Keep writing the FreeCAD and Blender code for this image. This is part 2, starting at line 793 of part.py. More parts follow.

_____

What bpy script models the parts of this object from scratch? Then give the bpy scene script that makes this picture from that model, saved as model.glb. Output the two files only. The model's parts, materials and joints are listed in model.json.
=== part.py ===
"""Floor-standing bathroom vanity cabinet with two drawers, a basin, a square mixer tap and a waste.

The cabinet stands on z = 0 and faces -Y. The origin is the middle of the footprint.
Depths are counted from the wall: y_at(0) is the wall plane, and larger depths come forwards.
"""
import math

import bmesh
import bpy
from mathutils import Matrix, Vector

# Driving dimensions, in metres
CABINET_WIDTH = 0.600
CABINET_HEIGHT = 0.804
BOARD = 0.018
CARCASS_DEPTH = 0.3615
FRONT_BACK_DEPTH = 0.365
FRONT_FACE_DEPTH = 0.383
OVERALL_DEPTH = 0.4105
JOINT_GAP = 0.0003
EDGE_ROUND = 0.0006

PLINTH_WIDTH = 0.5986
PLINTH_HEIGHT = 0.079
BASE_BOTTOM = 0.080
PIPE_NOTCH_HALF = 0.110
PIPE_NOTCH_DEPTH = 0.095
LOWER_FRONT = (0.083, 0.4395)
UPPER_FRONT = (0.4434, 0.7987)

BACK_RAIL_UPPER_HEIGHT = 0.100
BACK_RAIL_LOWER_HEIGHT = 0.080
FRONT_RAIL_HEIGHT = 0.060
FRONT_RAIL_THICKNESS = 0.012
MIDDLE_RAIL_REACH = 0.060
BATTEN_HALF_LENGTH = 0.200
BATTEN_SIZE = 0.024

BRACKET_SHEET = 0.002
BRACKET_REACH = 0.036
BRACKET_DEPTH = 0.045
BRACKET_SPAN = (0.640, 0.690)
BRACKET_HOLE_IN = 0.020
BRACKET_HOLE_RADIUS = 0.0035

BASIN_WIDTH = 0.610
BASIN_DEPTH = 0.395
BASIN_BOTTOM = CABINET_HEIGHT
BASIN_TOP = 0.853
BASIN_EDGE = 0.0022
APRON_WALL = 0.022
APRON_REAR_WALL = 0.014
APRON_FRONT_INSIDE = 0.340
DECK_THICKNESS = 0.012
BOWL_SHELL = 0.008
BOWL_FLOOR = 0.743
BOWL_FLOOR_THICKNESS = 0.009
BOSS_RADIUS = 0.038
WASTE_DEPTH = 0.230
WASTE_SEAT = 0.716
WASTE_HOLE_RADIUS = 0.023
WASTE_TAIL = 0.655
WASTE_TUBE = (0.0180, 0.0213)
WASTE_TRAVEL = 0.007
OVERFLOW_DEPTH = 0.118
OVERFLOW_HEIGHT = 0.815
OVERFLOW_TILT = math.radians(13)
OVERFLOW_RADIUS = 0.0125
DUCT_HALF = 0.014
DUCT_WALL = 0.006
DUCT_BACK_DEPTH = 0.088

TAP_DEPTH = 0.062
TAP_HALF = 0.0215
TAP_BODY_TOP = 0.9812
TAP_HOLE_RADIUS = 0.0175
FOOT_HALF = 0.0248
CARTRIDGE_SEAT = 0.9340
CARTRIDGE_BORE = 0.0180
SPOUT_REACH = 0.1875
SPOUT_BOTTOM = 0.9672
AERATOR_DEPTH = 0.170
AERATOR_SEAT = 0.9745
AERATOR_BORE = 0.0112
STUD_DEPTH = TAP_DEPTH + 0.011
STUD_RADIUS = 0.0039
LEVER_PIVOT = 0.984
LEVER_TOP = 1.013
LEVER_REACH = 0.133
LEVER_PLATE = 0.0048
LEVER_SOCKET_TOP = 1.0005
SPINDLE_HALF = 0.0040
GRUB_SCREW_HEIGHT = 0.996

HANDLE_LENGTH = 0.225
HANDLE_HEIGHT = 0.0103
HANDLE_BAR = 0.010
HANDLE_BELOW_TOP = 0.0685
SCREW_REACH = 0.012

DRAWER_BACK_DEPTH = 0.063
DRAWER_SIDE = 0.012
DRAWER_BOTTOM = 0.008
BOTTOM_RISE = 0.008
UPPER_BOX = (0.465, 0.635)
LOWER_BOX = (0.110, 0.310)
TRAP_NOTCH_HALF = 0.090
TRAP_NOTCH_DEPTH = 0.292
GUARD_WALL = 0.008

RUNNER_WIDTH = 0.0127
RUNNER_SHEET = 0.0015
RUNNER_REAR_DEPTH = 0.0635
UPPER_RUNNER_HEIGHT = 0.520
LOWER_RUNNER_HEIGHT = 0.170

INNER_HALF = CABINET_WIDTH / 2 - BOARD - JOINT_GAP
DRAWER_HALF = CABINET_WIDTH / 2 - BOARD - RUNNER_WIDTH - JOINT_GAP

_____

### Exercise brief
Track down every line holding the string "parts" and copy it.

### Response to the task
Keep writing the FreeCAD and Blender code for this image. This is part 2, starting at line 793 of part.py. More parts follow.
What bpy script models the parts of this object from scratch? Then give the bpy scene script that makes this picture from that model, saved as model.glb. Output the two files only. The model's parts, materials and joints are listed in model.json.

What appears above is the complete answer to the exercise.